GIVEN INSTRUCTION – Where a line contains the word "shown", copy that line.

DATA FOR THIS EXERCISE –
.....

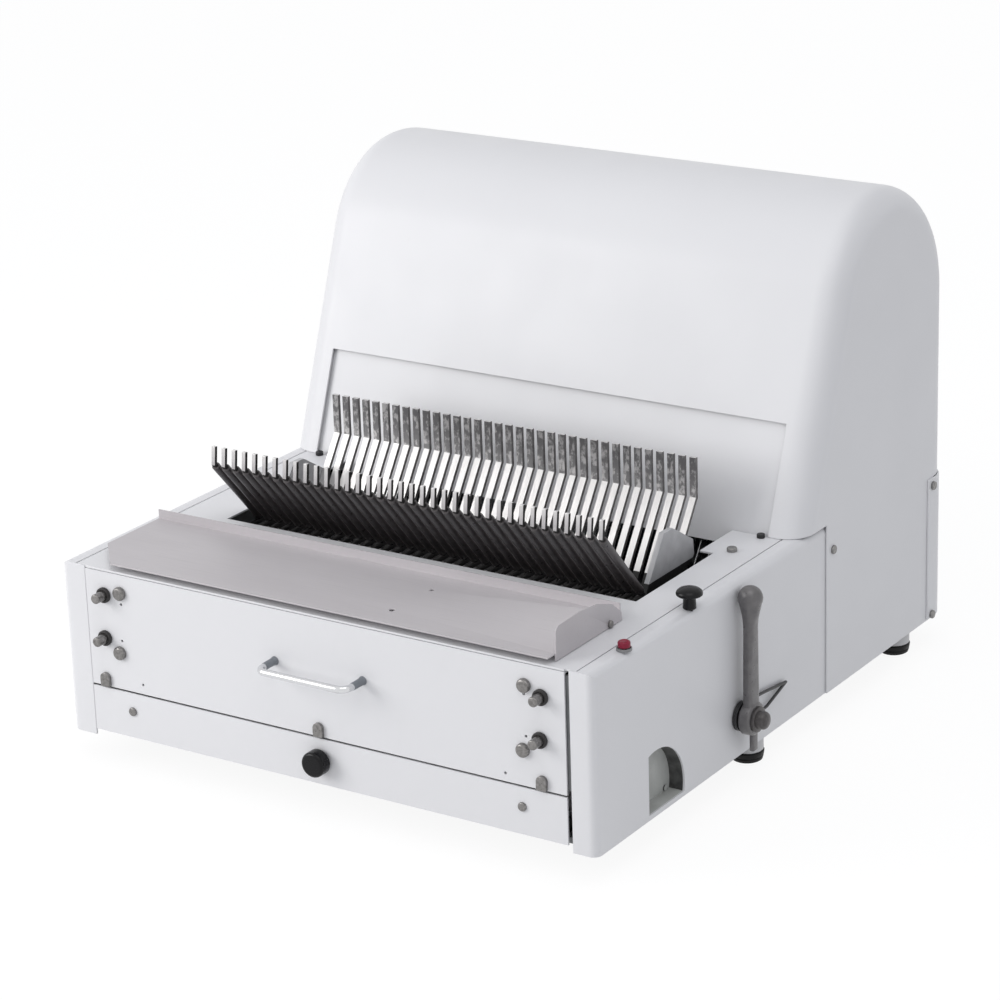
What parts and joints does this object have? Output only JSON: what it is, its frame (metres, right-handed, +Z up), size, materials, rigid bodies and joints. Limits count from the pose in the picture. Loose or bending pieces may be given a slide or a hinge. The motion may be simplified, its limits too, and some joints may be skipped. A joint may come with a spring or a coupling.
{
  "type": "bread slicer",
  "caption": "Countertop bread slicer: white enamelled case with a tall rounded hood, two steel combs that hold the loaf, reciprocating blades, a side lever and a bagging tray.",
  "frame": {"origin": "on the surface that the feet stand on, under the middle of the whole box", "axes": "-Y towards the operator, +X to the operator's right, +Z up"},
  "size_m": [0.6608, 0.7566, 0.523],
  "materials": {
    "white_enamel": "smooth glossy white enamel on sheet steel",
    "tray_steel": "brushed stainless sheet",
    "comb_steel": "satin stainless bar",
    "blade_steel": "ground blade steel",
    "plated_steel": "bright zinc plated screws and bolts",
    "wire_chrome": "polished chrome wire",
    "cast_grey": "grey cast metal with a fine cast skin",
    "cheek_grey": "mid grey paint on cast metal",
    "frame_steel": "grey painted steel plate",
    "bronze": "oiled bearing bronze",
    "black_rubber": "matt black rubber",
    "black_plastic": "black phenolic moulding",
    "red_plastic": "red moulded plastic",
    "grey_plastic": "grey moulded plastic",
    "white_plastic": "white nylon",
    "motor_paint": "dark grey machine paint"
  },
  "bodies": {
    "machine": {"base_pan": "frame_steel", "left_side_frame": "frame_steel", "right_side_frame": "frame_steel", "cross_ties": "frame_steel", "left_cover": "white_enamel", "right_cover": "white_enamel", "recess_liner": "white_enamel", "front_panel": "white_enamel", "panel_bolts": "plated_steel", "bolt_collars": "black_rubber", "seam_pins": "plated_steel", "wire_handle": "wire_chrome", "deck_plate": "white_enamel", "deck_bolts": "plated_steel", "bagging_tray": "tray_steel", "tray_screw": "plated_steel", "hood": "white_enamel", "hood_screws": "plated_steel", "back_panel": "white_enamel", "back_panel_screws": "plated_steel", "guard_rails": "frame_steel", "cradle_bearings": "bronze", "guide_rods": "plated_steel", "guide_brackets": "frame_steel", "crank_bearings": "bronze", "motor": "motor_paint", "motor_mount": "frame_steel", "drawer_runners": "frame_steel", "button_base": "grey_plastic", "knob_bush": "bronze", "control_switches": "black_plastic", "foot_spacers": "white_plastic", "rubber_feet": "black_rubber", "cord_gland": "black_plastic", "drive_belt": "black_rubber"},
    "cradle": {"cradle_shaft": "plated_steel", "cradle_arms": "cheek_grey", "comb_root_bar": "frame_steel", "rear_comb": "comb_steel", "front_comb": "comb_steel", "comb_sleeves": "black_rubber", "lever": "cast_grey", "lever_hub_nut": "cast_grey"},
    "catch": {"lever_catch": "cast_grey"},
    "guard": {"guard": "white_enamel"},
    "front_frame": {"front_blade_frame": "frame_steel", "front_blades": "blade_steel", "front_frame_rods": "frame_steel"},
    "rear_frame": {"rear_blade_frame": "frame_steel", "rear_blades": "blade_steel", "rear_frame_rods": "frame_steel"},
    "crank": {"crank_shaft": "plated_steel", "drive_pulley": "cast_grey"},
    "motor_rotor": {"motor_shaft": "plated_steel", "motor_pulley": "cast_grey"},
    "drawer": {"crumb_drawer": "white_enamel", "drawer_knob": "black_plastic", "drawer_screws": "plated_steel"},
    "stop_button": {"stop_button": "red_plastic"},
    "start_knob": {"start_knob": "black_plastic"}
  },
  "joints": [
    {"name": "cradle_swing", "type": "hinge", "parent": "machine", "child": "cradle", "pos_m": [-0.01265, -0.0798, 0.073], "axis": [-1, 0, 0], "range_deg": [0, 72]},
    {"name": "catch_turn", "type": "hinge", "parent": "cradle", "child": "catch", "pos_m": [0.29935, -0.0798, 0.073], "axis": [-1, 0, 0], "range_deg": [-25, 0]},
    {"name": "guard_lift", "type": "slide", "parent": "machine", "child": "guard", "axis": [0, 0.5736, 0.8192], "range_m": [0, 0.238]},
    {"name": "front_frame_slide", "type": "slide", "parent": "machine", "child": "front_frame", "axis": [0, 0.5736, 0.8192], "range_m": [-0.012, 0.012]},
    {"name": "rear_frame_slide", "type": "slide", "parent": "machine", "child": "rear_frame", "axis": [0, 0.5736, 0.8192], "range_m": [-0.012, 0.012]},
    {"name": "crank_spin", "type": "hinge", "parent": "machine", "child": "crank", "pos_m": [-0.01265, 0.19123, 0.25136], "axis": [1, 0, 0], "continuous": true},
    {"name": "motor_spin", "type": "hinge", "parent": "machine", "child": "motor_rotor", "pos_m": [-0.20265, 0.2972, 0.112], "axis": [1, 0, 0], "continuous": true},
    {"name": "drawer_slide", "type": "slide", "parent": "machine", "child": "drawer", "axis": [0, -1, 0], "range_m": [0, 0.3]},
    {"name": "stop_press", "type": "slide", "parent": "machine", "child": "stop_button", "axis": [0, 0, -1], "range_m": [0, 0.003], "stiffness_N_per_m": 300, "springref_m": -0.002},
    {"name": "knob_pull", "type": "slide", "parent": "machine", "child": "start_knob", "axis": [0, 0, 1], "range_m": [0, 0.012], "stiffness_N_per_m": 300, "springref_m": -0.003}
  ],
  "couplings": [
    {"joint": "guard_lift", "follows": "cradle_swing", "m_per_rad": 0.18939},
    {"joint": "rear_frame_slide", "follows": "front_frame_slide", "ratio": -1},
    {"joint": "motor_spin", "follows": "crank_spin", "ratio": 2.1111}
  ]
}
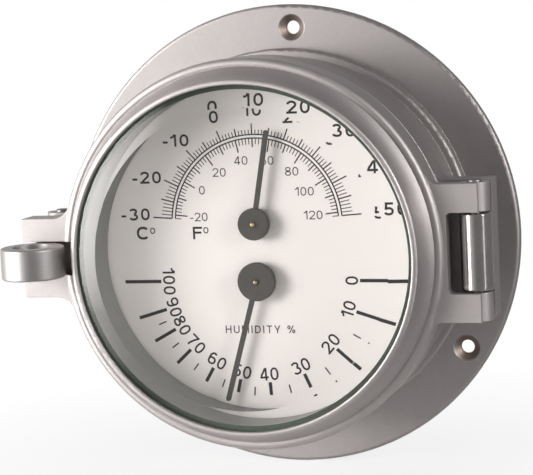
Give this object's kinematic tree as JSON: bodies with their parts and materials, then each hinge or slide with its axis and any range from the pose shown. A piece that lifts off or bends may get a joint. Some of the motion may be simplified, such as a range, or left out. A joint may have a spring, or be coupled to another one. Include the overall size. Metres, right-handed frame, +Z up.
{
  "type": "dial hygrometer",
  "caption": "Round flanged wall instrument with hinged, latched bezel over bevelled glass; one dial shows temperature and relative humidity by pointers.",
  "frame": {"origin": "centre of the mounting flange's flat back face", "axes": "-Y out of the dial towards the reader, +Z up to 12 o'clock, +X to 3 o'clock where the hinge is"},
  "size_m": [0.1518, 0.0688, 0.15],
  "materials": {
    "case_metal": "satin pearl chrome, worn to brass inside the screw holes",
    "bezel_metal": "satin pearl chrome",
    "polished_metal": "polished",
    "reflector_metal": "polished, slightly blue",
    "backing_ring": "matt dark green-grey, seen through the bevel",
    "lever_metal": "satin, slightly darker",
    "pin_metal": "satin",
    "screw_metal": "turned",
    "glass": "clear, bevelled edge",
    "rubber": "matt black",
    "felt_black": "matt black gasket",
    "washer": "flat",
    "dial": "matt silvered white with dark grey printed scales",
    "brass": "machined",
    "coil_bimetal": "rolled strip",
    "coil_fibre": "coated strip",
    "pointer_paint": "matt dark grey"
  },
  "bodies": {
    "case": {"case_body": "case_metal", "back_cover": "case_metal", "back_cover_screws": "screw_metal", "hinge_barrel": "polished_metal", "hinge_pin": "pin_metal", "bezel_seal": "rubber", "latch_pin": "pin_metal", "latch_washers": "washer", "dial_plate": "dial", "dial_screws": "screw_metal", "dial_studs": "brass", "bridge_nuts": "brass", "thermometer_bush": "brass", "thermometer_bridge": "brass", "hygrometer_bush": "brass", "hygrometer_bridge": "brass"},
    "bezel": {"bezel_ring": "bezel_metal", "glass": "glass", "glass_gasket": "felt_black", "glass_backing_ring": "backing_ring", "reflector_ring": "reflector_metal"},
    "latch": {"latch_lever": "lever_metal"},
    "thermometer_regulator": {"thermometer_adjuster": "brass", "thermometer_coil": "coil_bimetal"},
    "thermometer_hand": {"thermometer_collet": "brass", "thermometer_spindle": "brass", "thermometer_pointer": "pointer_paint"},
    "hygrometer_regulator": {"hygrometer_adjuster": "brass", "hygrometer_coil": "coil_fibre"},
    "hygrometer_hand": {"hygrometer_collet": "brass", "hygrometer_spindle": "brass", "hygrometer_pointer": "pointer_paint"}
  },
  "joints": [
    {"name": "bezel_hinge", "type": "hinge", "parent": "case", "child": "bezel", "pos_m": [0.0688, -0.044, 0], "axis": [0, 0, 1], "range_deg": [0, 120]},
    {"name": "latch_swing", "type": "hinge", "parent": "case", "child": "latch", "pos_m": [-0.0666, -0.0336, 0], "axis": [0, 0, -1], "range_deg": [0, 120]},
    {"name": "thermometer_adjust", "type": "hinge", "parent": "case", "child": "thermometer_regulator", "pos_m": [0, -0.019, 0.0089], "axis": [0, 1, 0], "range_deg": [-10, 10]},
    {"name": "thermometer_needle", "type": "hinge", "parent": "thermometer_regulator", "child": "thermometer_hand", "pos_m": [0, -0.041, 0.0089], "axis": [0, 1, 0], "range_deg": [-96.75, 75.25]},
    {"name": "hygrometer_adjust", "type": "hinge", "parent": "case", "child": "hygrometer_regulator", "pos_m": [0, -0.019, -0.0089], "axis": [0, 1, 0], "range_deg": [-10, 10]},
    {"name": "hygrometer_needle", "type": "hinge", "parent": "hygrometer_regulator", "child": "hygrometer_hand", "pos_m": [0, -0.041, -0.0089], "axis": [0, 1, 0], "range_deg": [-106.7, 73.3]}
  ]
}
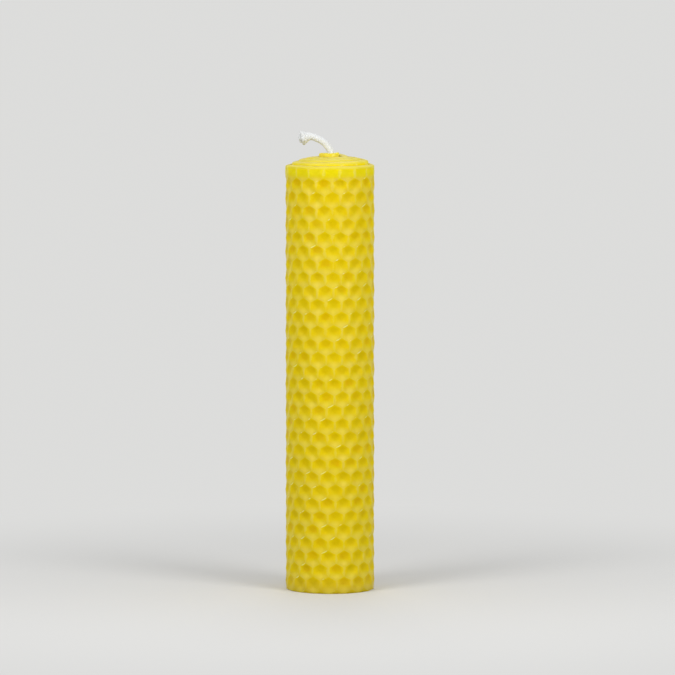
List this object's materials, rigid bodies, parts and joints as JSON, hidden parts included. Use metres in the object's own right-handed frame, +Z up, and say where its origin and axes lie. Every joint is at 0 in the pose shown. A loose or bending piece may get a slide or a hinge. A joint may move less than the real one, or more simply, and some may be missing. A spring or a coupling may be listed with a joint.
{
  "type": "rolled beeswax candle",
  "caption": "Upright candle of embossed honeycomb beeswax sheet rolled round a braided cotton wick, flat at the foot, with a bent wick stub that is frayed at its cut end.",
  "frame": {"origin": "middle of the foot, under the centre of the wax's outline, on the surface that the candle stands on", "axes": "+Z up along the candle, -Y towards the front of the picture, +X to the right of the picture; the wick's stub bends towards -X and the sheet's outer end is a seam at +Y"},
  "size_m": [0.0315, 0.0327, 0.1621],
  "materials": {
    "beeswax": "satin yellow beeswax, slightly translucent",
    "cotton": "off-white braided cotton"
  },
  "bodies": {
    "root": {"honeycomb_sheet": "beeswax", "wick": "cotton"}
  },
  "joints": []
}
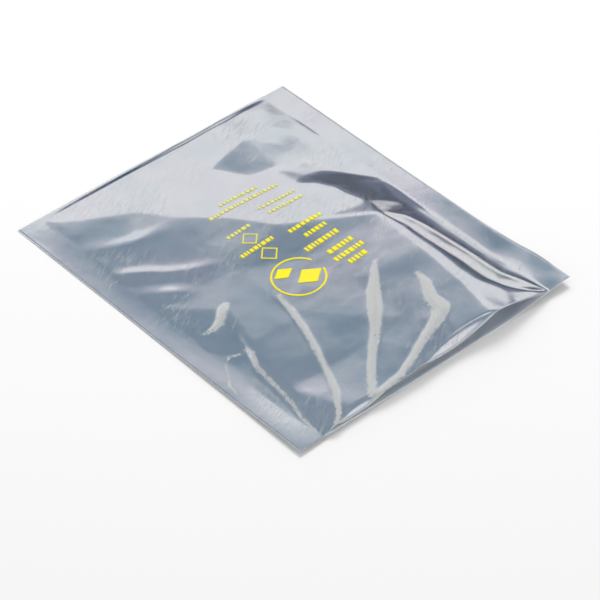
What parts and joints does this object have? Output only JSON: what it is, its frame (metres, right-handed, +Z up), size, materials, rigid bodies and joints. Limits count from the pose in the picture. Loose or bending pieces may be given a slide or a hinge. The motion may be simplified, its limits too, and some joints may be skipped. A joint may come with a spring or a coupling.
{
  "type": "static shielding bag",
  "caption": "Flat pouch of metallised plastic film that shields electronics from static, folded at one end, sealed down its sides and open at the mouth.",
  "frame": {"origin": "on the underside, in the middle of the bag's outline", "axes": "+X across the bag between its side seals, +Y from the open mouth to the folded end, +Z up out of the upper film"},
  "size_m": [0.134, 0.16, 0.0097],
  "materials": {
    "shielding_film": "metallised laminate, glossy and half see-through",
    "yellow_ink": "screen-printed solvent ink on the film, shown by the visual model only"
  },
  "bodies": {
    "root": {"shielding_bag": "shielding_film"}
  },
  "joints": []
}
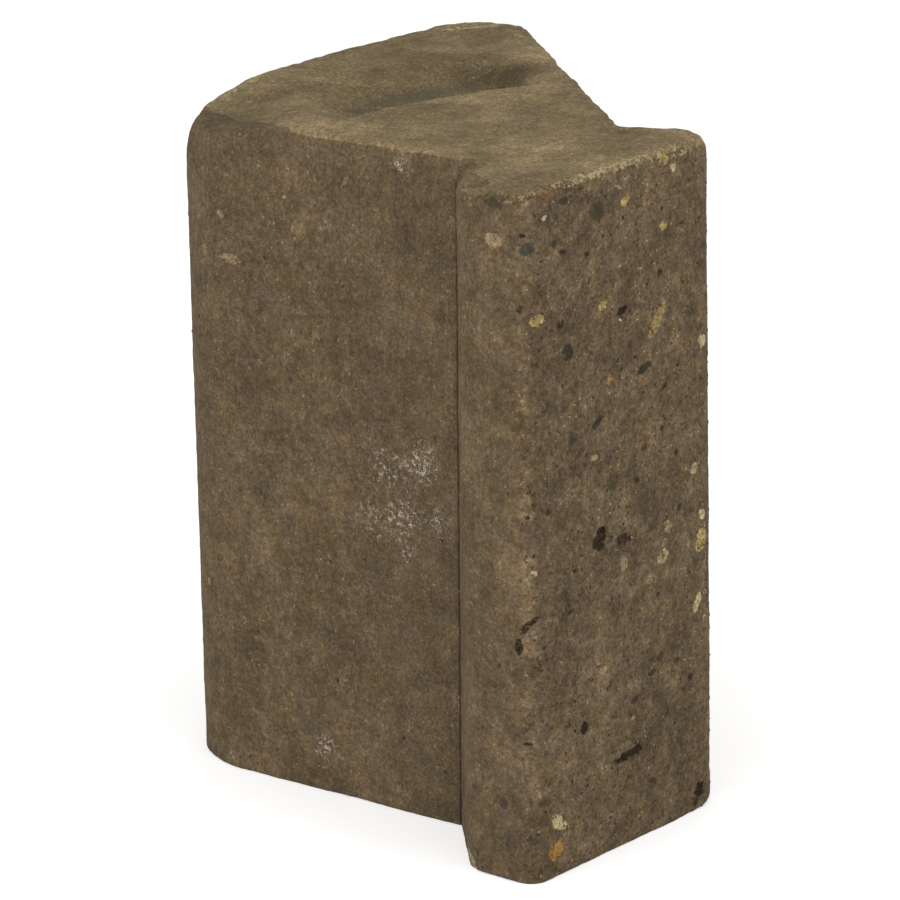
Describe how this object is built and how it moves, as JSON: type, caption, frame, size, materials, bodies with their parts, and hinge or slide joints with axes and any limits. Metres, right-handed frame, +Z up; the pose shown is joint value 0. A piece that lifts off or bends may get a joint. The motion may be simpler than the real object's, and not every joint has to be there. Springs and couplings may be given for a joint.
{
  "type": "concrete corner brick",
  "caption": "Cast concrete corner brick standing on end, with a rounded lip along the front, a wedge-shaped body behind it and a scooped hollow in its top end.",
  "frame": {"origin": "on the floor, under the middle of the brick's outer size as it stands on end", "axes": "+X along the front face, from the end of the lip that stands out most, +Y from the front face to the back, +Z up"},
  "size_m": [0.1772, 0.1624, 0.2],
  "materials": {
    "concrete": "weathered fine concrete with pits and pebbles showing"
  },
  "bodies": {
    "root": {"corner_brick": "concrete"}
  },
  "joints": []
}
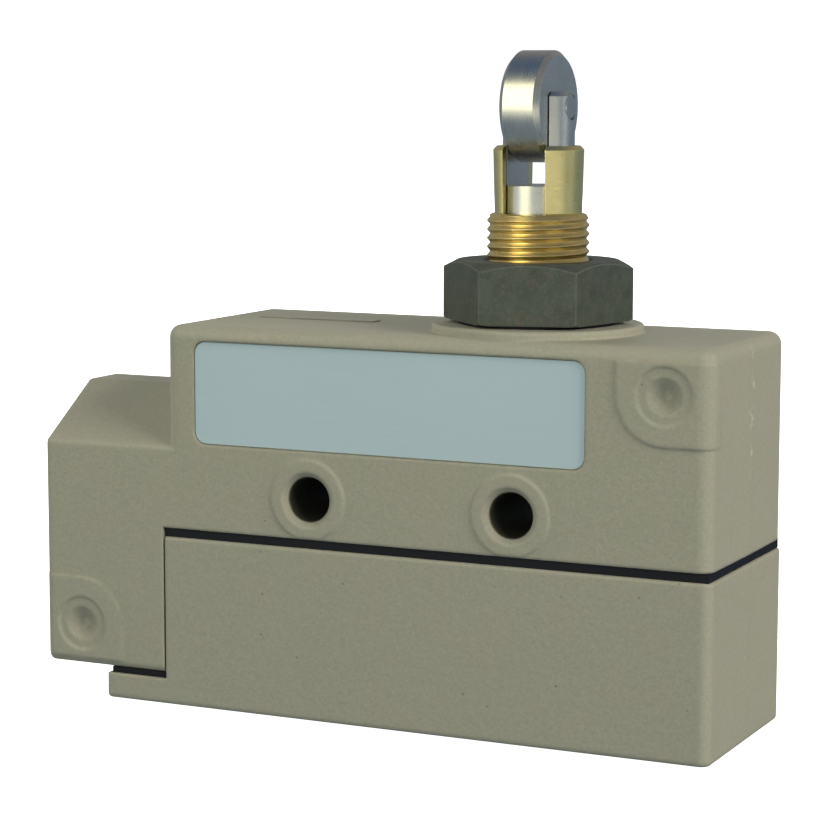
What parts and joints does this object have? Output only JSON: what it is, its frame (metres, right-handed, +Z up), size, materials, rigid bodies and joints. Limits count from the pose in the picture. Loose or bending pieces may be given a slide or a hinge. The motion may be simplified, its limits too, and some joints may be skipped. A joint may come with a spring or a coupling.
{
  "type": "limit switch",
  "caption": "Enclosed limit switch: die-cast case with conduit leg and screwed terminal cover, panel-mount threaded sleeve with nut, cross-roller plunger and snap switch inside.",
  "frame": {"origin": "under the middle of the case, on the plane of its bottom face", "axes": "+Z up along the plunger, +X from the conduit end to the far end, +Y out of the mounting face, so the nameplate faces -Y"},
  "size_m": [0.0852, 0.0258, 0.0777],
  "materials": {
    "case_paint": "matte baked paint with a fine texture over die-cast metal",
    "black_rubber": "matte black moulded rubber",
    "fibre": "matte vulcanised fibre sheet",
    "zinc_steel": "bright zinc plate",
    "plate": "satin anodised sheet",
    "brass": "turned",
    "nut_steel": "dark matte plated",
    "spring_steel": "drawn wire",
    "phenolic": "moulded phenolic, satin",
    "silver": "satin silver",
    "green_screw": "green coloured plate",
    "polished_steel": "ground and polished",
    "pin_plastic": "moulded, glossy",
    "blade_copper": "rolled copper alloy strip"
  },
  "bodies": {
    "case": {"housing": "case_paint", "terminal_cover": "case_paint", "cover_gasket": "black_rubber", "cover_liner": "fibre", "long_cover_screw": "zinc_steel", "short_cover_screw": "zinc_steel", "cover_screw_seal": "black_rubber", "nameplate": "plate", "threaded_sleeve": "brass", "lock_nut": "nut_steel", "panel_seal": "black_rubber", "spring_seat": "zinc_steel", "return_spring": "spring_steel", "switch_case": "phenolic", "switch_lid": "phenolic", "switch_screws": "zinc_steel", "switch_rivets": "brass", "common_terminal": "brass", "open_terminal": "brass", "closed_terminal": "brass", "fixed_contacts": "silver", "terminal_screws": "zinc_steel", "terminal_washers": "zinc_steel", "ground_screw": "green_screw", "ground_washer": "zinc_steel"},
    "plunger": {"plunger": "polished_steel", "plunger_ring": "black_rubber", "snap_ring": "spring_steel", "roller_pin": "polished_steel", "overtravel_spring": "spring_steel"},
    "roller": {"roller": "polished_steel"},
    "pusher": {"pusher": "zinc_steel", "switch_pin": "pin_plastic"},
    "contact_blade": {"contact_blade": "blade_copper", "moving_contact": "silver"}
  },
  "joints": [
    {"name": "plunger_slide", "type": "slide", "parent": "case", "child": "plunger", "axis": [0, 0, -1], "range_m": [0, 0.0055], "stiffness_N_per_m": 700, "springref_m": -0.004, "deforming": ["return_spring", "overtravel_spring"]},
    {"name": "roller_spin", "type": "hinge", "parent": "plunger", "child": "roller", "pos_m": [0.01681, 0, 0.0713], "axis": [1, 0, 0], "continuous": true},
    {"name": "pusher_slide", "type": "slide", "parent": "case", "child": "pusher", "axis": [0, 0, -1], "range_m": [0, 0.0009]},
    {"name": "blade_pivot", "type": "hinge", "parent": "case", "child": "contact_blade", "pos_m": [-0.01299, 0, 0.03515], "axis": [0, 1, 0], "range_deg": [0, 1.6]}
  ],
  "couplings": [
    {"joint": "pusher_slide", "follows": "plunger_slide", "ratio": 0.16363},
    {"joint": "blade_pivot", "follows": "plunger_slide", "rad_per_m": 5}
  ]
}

.....

EXERCISE RESULT –
Give this object's kinematic tree as JSON: bodies with their parts and materials, then each hinge or slide with its axis and any range from the pose shown. A piece that lifts off or bends may get a joint. Some of the motion may be simplified, such as a range, or left out. A joint may have a spring, or be coupled to another one. Include the overall size. Metres, right-handed frame, +Z up.
List this object's materials, rigid bodies, parts and joints as JSON, hidden parts included. Use metres in the object's own right-handed frame, +Z up, and say where its origin and axes lie. Every joint is at 0 in the pose shown. A loose or bending piece may get a slide or a hinge. A joint may move less than the real one, or more simply, and some may be missing. A spring or a coupling may be listed with a joint.
    "yellow_ink": "screen-printed solvent ink on the film, shown by the visual model only"
Describe how this object is built and how it moves, as JSON: type, caption, frame, size, materials, bodies with their parts, and hinge or slide joints with axes and any limits. Metres, right-handed frame, +Z up; the pose shown is joint value 0. A piece that lifts off or bends may get a joint. The motion may be simpler than the real object's, and not every joint has to be there. Springs and couplings may be given for a joint.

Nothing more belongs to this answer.